E.U. Hits U.S. with $4 Billion in Tariffs, Including a Range of Ag Goods
- by Melissa De Leon Chavez
THE E.U. - The value of produce is being spotlighted on the world stage once again. And unfortunately, once again, it is in a political tug-of-war. Earlier this month, the European Union (E.U.) placed tariffs on a number of U.S. items ranging from 15–25 percent, with the latter amount being placed on several produce categories, including grapefruit, sweet potatoes, and table grapes, as well as tractors and orange juice, among other items. The latest list amounts to nearly $4 billion in U.S. goods.
“A 25 percent tariff certainly makes exporting very challenging. We expect some level of impact on our market, but it remains to be seen how great it will be,” April Flowers, Marketing Director for Lone Star Citrus, shared on perceived impacts of the move.
This is the latest in a series of moves related to a dispute between the U.S. and the E.U. over the subsidizing of aircraft production.
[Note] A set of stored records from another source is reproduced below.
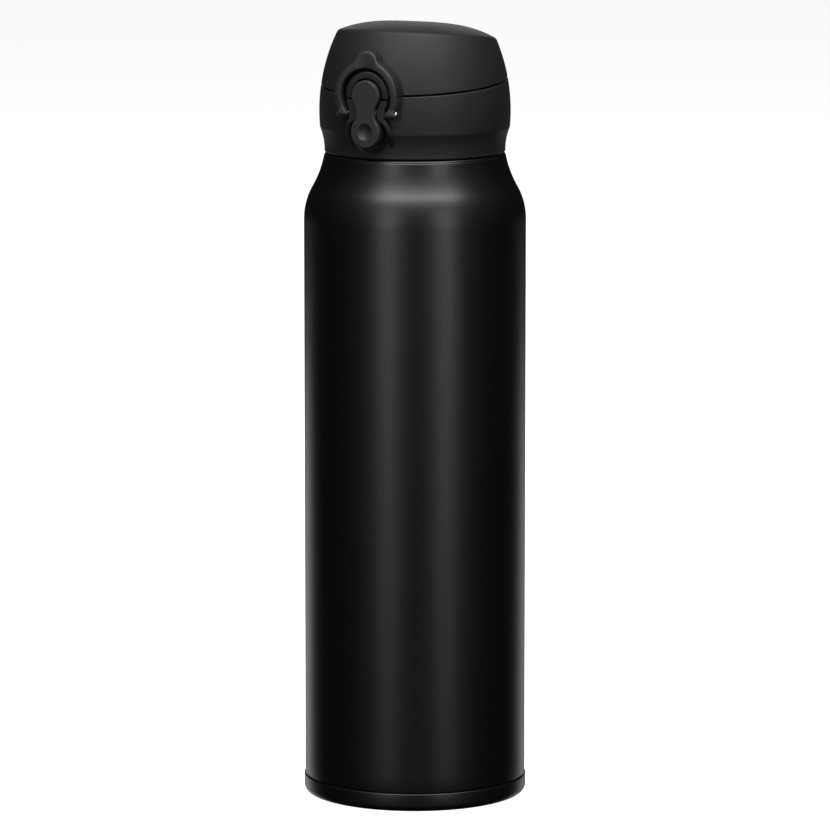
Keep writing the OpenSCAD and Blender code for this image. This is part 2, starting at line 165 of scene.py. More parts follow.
def rounded(corners, steps=6):
    """An outline through [x, z, radius] corners, each rounded by an arc that touches both of
    its sides. A radius of 0 keeps the corner. The ends of the list are kept as they are."""
    out = [np.array(corners[0][:2], float)]
    for before, here, after in zip(corners, corners[1:], corners[2:]):
        p, q, s = (np.array(v[:2], float) for v in (before, here, after))
        radius = here[2] if len(here) > 2 else 0.0
        if radius <= 0:
            out.append(q)
            continue
        u, v = (p - q) / np.linalg.norm(p - q), (s - q) / np.linalg.norm(s - q)
        half = math.acos(max(-1.0, min(1.0, float(u @ v)))) / 2
        reach = radius / math.tan(half)
        centre = q + (u + v) / np.linalg.norm(u + v) * radius / math.sin(half)
        a, b = q + u * reach - centre, q + v * reach - centre
        turn = math.atan2(a[0] * b[1] - a[1] * b[0], float(a @ b))
        for t in np.linspace(0, turn, steps + 1):
            c, d = math.cos(t), math.sin(t)
            out.append(centre + np.array([c * a[0] - d * a[1], d * a[0] + c * a[1]]))
    out.append(np.array(corners[-1][:2], float))
    return np.array(out)


def lathe(outline, turns=256):
    """Surface of revolution: each [radius, height] of the outline carried round the Z axis."""
    a = np.linspace(0, 2 * np.pi, turns, endpoint=False)[:, None]
    r, z = outline[:, 0][None], outline[:, 1][None]
    return np.stack([r * np.sin(a), -r * np.cos(a), z + 0 * a], axis=-1)


def lathe_sheet(corners, closed=True, turns=256, lift=0.0):
    """A lathed grid from corners. A closed outline is a ring, an open one starts and ends on
    the axis."""
    outline = rounded(corners) if not isinstance(corners, np.ndarray) else corners
    if closed and np.allclose(outline[0], outline[-1]):
        outline = outline[:-1]
    outline = outline + np.array([0.0, lift])
    return lathe(outline, turns), True, closed


def smooth(share):
    """A share from 0 to 1, eased at both ends: three squares less two cubes."""
    return share * share * (3 - 2 * share)


def closed_ends(grid):
    """The grid with its two end sections closed at their middles."""
    ends = [np.repeat(g.mean(axis=0)[None], grid.shape[1], axis=0)[None] for g in (grid[0], grid[-1])]
    return np.concatenate([ends[0], grid, ends[1]]), False, True


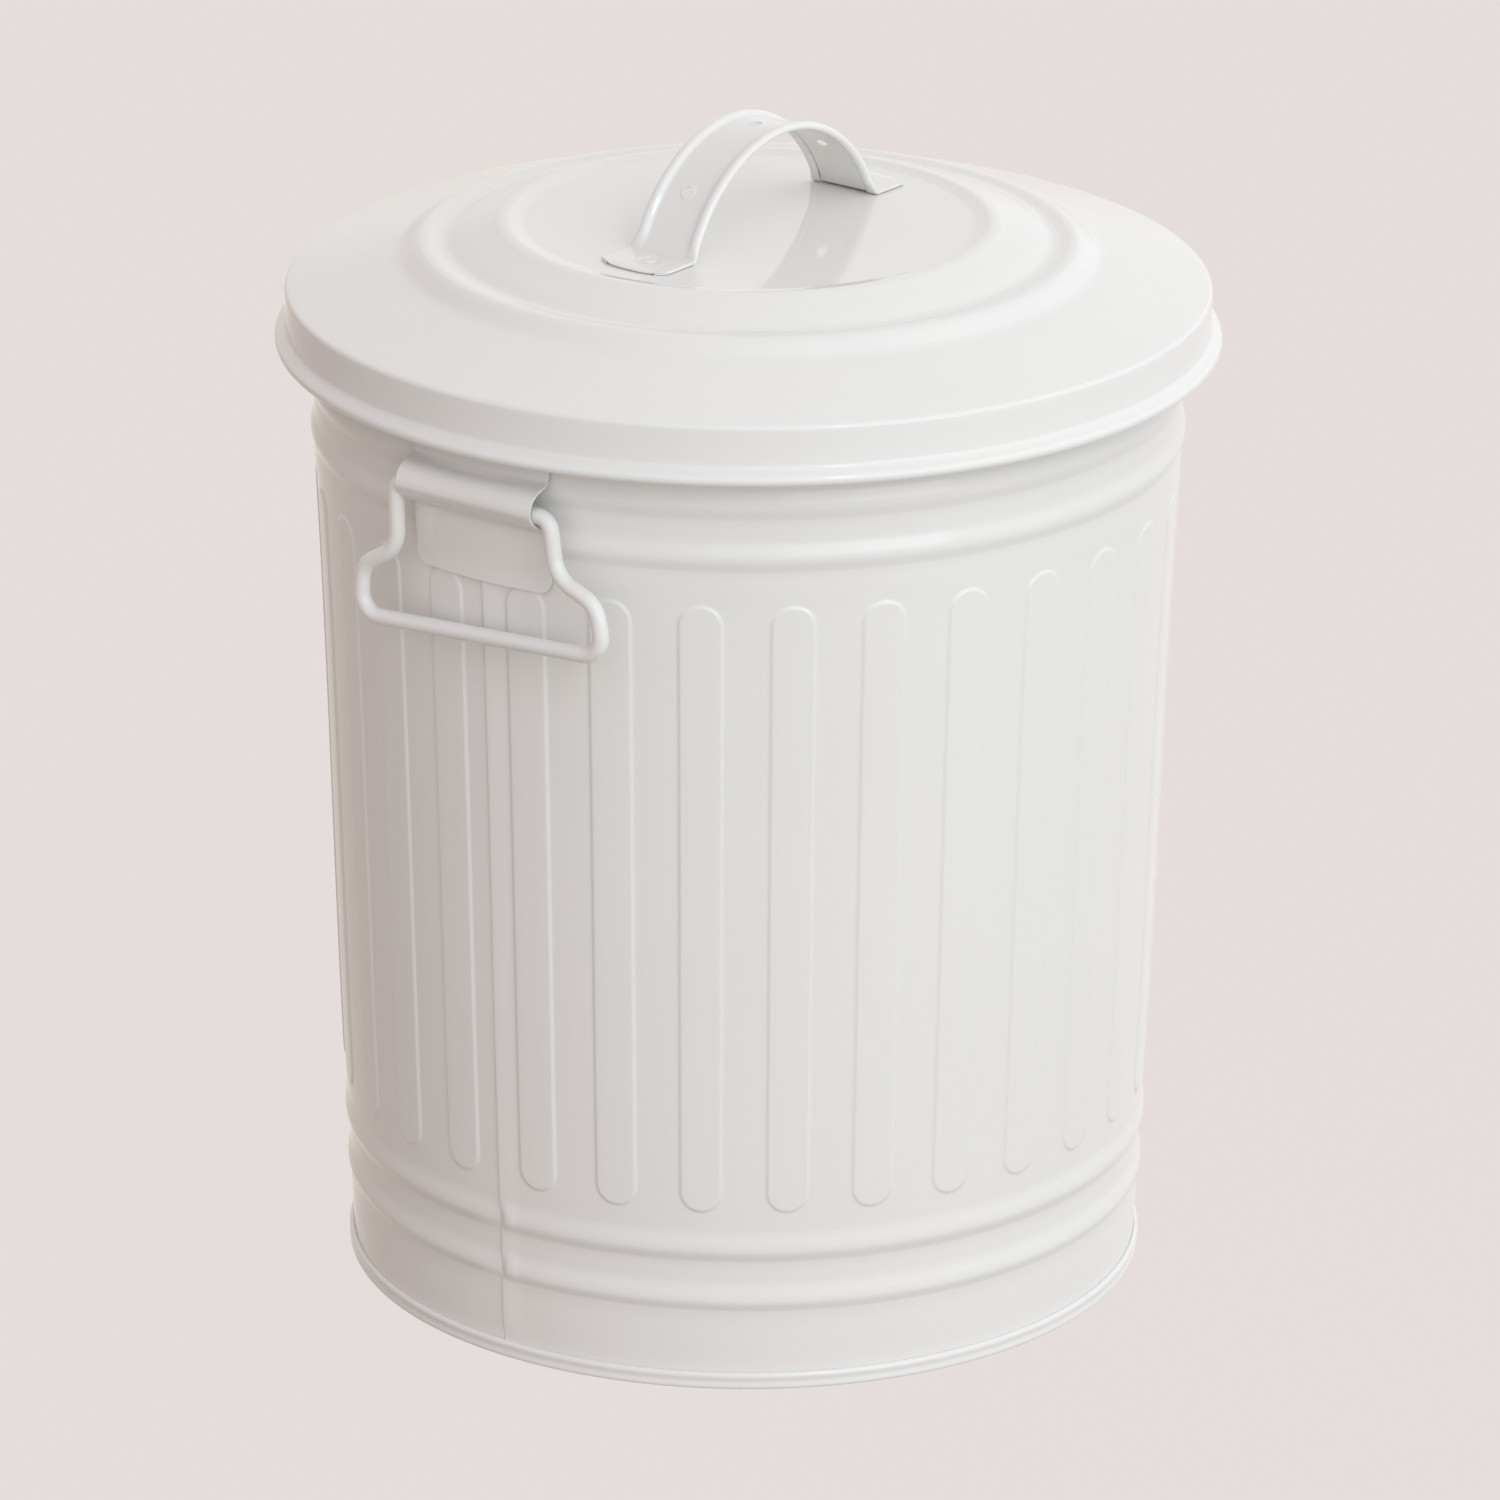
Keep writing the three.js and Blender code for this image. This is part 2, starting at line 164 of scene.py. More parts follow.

In response, the Farm Bureau Federation noted in a release that it is frequently the case that U.S. food and agriculture are being “dragged into a dispute that they had nothing to do with.”
In a BBC News report, E.U. Trade Commissioner Valdis Dombrovskis said the E.U. wanted to see both sides remove their respective tariffs and end the ongoing feud between our two countries.
"Removing these tariffs is a win-win for both sides, especially with the pandemic wreaking havoc on our economies," Dombrovskis said, going on to refer to the most recent U.S. Presidential election. "We now have an opportunity to reboot our transatlantic cooperation and work together toward our shared goals."
Will we soon see this hatchet buried? AndNowUKnow will continue to report as we keep our fingers crossed over our keyboards.